A few years later, an English visitor captured at second hand this indefatigable portrait of the doomed slave in his masters’ courts.

I passed by a field in which several poor slaves had lately been executed, on the charge of having an intention to rise against their masters. A lawyer who was present at their trials at Richmond, informed me that on one of them being asked, what he had to say to the court in his defence, he replied, in a manly tone of voice: “I have nothing more to offer than what General Washington would have had to offer, had he been taken by the British and put to trial by them.

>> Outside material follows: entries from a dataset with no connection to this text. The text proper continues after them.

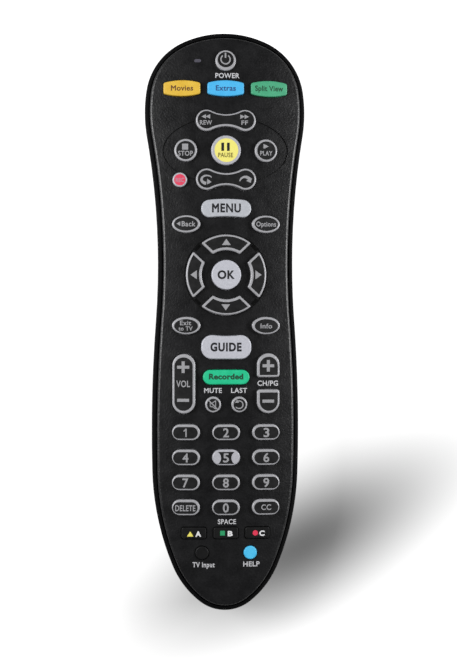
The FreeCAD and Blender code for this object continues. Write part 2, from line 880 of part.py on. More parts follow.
def contact_spring(side):
    # Tapering coil between a contact plate and the flat end of a cell
    x = side * cell_spacing / 2
    way = -side
    middle = bay_front_station - bay_length / 2
    back = middle - way * (bay_length / 2 - contact_thickness)
    room = spring_room() - spring_wire
    quarters = 4 * spring_turns
    points = []
    for place in range(2 * quarters + 1):
        share = place / (2 * quarters)
        angle = share * spring_turns * 2 * math.pi
        radius = spring_back_radius + (spring_front_radius - spring_back_radius) * share
        y = back + way * (spring_wire / 2 + room * share)
        points.append(Vector(x + radius * math.cos(angle), y,
                             cell_axis_height + radius * math.sin(angle)))
    edges = [Part.Arc(points[2 * place], points[2 * place + 1], points[2 * place + 2]).toShape()
             for place in range(quarters)]
    path = Part.Wire(edges)
    direction = edges[0].tangentAt(edges[0].FirstParameter)
    section = Part.Wire([Part.Circle(points[0], direction, spring_wire / 2).toShape()])
    coil = path.makePipeShell([section], True, False)
    pitch = room / spring_turns
    taper = (spring_back_radius - spring_front_radius) / spring_turns
    print("spring least gap between turns", round(math.hypot(pitch, taper) - spring_wire, 3))
    return coil


def controller_chip():
    half = chip_size / 2
    return box((-half, chip_station - half, board_bottom - chip_height),
               (half, chip_station + half, board_bottom))


def board_parts():
    # Crystal can and capacitors under the board
    width, depth, height = crystal_size
    crystal = box((-width / 2, crystal_station - depth / 2, board_bottom - height),
                  (width / 2, crystal_station + depth / 2, board_bottom))
    solids = [crystal]
    for side in (-1, 1):
        solids.append(cylinder(side * chip_size, capacitor_station, capacitor_radius,
                               board_bottom - capacitor_length, board_bottom))
    return Part.makeCompound(solids)


def write_part(name, shape):
    shape.exportStep(os.path.join("parts", name + ".step"))
    print(name, "solids", len(shape.Solids), "valid", shape.isValid(),
          "volume", round(shape.Volume, 1))


def build():
    os.makedirs("parts", exist_ok=True)
    keys = key_list()
    rockers = rocker_list()
    places = contact_places(keys, rockers)
    shell = casing_shell()
    both = (-1, 1)
    screws = [screw(x, y) for x, y in mirrored_pair(screw_places)]
    plates = [contact_plate(side, end) for side in both for end in both]
    write_part("rear_case", rear_case(shell))
    write_part("battery_door", battery_door(shell))
    write_part("ir_window", shell.common(window_block(0)))
    write_part("top_case", top_case(keys, rockers))
    write_part("circuit_board", circuit_board())
    write_part("keypad_mat", keypad_mat(places, rockers))
    write_part("contact_pills", contact_pills(places))
    write_part("status_light", status_light())
    write_part("infrared_lamps", Part.makeCompound([infrared_lamp(side) for side in both]))
    write_part("case_screws", Part.makeCompound(screws))
    write_part("battery_cells", Part.makeCompound([cell(side) for side in both]))
    write_part("battery_contacts", Part.makeCompound(plates))
    write_part("battery_springs", Part.makeCompound([contact_spring(side) for side in both]))
    write_part("controller_chip", controller_chip())
    write_part("board_parts", board_parts())
    for name, outline, height in keys:
        write_part(name, push_key(outline, height))
    for name, outline, axis, contacts in rockers:
        write_part(name, rocker_key(outline, axis))


build()
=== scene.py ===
import json
import math
import bmesh
import bpy
import numpy as np
from mathutils import Matrix, Vector


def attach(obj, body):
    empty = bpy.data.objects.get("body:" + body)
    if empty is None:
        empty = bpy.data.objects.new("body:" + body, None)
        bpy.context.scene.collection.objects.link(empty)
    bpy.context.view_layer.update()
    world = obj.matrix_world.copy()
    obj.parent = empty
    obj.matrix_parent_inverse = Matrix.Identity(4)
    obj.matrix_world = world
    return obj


# Looks of the cable box remote control. Sizes are in millimetres and turned to
# metres when a mesh is made. +Y is the head end and +Z is out of the face.
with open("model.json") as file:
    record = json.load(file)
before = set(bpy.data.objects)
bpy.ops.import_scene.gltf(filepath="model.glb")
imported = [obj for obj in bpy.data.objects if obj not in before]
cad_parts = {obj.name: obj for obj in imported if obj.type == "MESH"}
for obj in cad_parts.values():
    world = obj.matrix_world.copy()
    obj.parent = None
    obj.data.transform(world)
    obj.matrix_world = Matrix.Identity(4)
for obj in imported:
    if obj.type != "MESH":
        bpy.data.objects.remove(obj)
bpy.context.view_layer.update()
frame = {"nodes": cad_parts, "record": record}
mm = 0.001
print("frame loaded,", len(frame["nodes"]), "nodes")


def toLinear(hexColour):
    # sRGB hex to linear: c / 12.92 up to 0.04045, else ((c + 0.055) / 1.055) ^ 2.4
    channels = [int(hexColour[place:place + 2], 16) / 255 for place in (1, 3, 5)]
    linear = [c / 12.92 if c <= 0.04045 else ((c + 0.055) / 1.055) ** 2.4 for c in channels]
    return (*linear, 1.0)


def addNode(tree, kind, settings=None, links=None):
    # One node: a setting goes to the socket of that name or number, else to the
    # property, and a link is the socket that feeds it
    node = tree.nodes.new(kind)
    for name, value in (settings or {}).items():
        if isinstance(name, int) or name in node.inputs:
            node.inputs[name].default_value = value
        else:
            setattr(node, name, value)
    for name, source in (links or {}).items():
        tree.links.new(source, node.inputs[name])
    return node


def emptyMaterial(name):
    # A new material with nothing in its node tree
    material = bpy.data.materials.new(name)
    material.use_nodes = True
    material.node_tree.nodes.clear()
    return material, material.node_tree


def finishTree(tree, shader):
    # The shader goes to the surface of the material
    addNode(tree, "ShaderNodeOutputMaterial", {}, {"Surface": shader.outputs[0]})


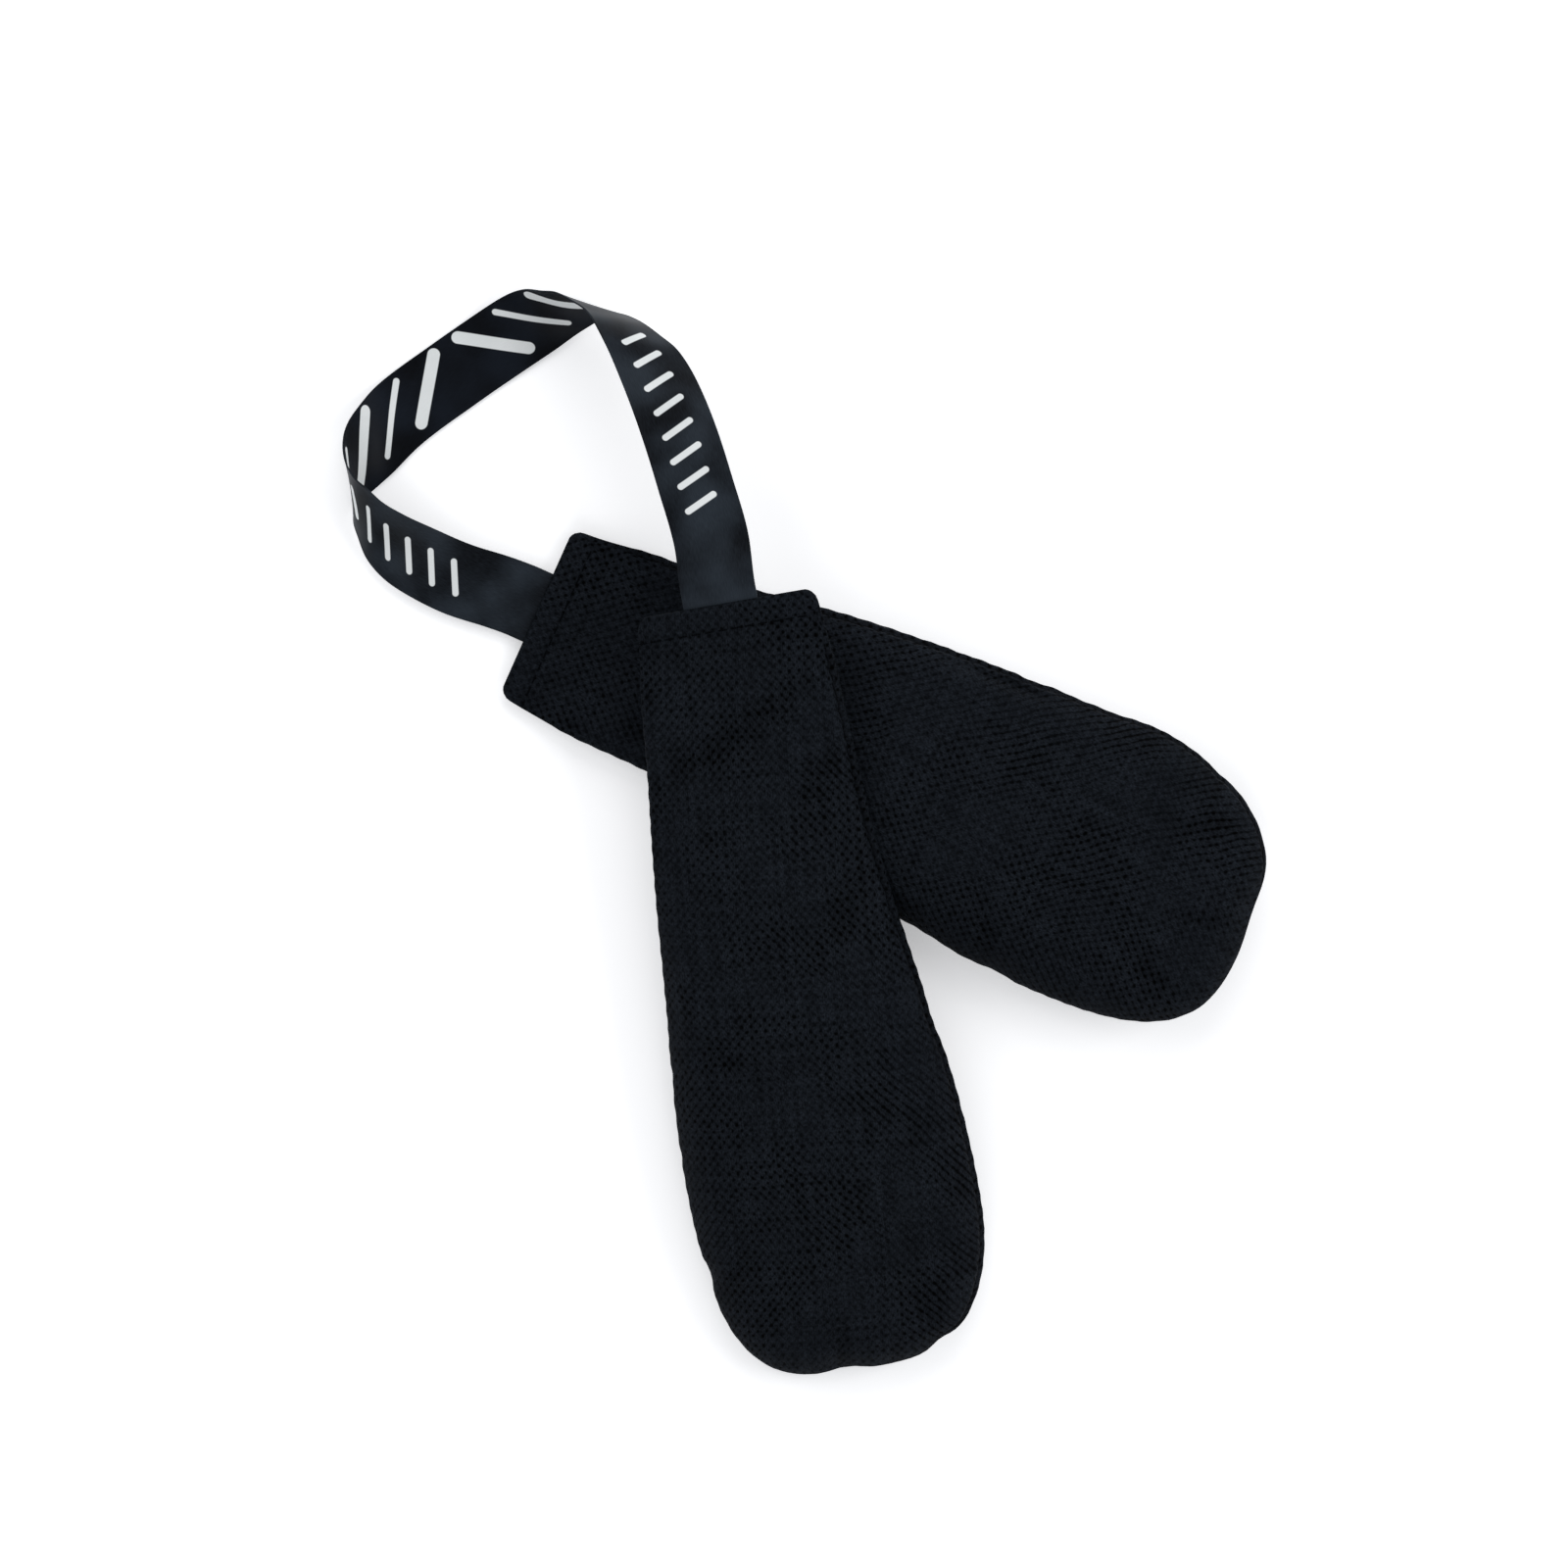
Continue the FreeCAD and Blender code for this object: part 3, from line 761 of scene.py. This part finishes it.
def thread_uv(around, places):
    """The uv of each cell's corners: metres across the panel and along it, slanted a little."""
    rows, columns = around.shape
    half = columns // 2
    ahead = np.roll(around, -1, axis=1)
    step = around[:, 1] - around[:, 0]
    for last in (half - 1, columns - 1):
        ahead[:, last] = around[:, last] + step
    x = np.stack([around[:-1], ahead[:-1], ahead[1:], around[1:]], axis=-1)
    y = np.stack([np.broadcast_to(p, (rows - 1, columns)) for p in
                  (places[:-1, None], places[:-1, None], places[1:, None], places[1:, None])], -1)
    y[:, half:] += LOWER_SHIFT
    turned = np.stack([x * math.cos(THREAD_SLANT) - y * math.sin(THREAD_SLANT),
                       x * math.sin(THREAD_SLANT) + y * math.cos(THREAD_SLANT)], axis=-1)
    return turned * MM


def inset(table, depth):
    """The same rings, sunk below the cloth."""
    ahead = np.gradient(table, axis=0)
    beside = np.roll(table, -1, axis=1) - np.roll(table, 1, axis=1)
    normal = unit(np.cross(ahead, beside), 1e-9)
    middle = table.mean(axis=1, keepdims=True)
    facing = np.sign(((middle - table) * normal).sum(axis=-1, keepdims=True))
    return table + normal * facing * depth


# %% Where each pouch is creased and puckered
# Places are (along, left) in a pouch's own space, in millimetres.
REAR_CREASES = (
    {"start": (108, 33.6), "end": (140, 34.8), "half_width": 1.2, "depth": 1.5},
    {"start": (207, -1), "end": (186, -5), "half_width": 2.0, "depth": 1.5},
    {"start": (30, -20), "end": (64, -6), "half_width": 4.0, "depth": 0.9},
    {"start": (198, 26), "end": (176, 13), "half_width": 2.6, "depth": 1.0},
    {"start": (200, -26), "end": (180, -16), "half_width": 2.6, "depth": 1.1},
    {"start": (150, -36), "end": (142, -22), "half_width": 2.6, "depth": 0.9},
)
FRONT_CREASES = (
    {"start": (26, 17), "end": (46, -29), "half_width": 3.4, "depth": 1.5},
    {"start": (40, 26), "end": (62, 6), "half_width": 3.4, "depth": 0.8},
    {"start": (72, 26), "end": (98, 10), "half_width": 4.0, "depth": 1.0},
    {"start": (186, -36), "end": (172, -24), "half_width": 2.4, "depth": 1.4},
    {"start": (209, -4), "end": (190, -2), "half_width": 2.0, "depth": 1.2},
    {"start": (206, 24), "end": (186, 16), "half_width": 2.4, "depth": 1.3},
    {"start": (110, -31), "end": (132, -8), "half_width": 3.6, "depth": 1.0},
    {"start": (140, 36), "end": (152, 20), "half_width": 3.0, "depth": 0.8},
)
REAR_PUCKERS = ({"place": 208, "left": 6, "width": 8, "depth": 1.3},
                {"place": 152, "left": -38, "width": 5, "depth": 0.7},
                {"place": 128, "left": -37, "width": 5, "depth": 0.6},
                {"place": 186, "left": 37, "width": 4, "depth": 0.7})
FRONT_PUCKERS = ({"place": 178, "left": -37, "width": 4, "depth": 1.3},
                 {"place": 209, "left": -4.5, "width": 5, "depth": 1.4},
                 {"place": 206.5, "left": 22.5, "width": 4, "depth": 1.4},
                 {"place": 118, "left": 35.5, "width": 6, "depth": 0.7})

# %% The two pouches, each with its sachet and its granules
POUCHES = {"rear": (REAR, REAR_FORM, REAR_CREASES, REAR_PUCKERS),
           "front": (FRONT, FRONT_FORM, FRONT_CREASES, FRONT_PUCKERS)}
SACHET_INSET, FILL_INSET = 1.3, 1.9     # millimetres
surfaces = {}
for side, (lie, form, creases, puckers) in POUCHES.items():
    moves = simulated_moves(side, form)
    table, around, places, fold_shade = fine_rings(form, moves, creases, puckers, lie)
    surfaces[side] = (table, places)
    uv = thread_uv(around, places)
    cover = skin(f"{side}_pouch_cover", table * MM, uv, [CLOTH], fold_shade=fold_shade)
    inner = slice(18, -6)       # from past the hem to short of the rounded end
    sachet = skin(f"{side}_sachet", inset(table, SACHET_INSET)[inner] * MM, uv[inner], [FELT])
    fill = skin(f"{side}_granule_fill", inset(table, FILL_INSET)[inner] * MM, uv[inner], [GRAINS])
    body = f"{side}_pouch"
    for piece in (cover, sachet, fill):
        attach(piece, body)
    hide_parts(f"{body}_top_panel", f"{body}_bottom_panel")
    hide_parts(f"{body}_liner")
    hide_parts(f"{body}_granules")
    print(cover.name, len(cover.data.polygons), "faces, lowest", round(table[..., 2].min(), 2))

# %% [markdown]
# ## The ribbon
# One strip runs from the rear mouth to the front mouth. It is drawn through a few places along its
# middle, each with the way its upper edge lies from its lower edge, so that it can lie flat, stand
# up on its lower edge at a turn and lie down again. It is cut into four pieces, each across one
# joint of the frame, and neighbours share their last ring.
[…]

I have adventured my life in endeavouring to obtain the liberty of my countrymen, and am a willing sacrifice to their cause: and I beg, as a favour, that I may be immediately led to execution. I know that you have pre-determined to shed my blood, why then all this mockery of a trial?”

In 2007, James Monroe’s (distant) successor as governor of the Old Dominion (informally) posthumously pardoned Prosser’s Gabriel. Gov. Tim Kaine’s statement on the occasion validated Gabriel’s own defense of himself.

“Gabriel and his colleagues were freedom fighters and deserve their rightful place in history as women and men of integrity who fought for freedom.”

And the site of his martyrdom? Well, it’s … a good place to park.

* Some sources give Oct. 7 as the date of execution; this apparently was the initial sentence of the court but delayed a few days to hang the ringleader along with others in a variety of spots around town.


Virginia Argus, Tuesday, Oct. 14, 1800.

** A pregnant year in the history of slave rebellion: Denmark Vesey bought his freedom in 1800; Nat Turner and John Brown were both born in 1800. (Noted here.)

† It was a slave who eventually turned in Prosser’s Gabriel … but Virginia stiffed him on the reward, handing over only $50 instead of the promised $300.

‡ Or maybe that’s just hindsight talking. In 1800, the Haitian Revolution was underway — so who could blame slaves for thinking big?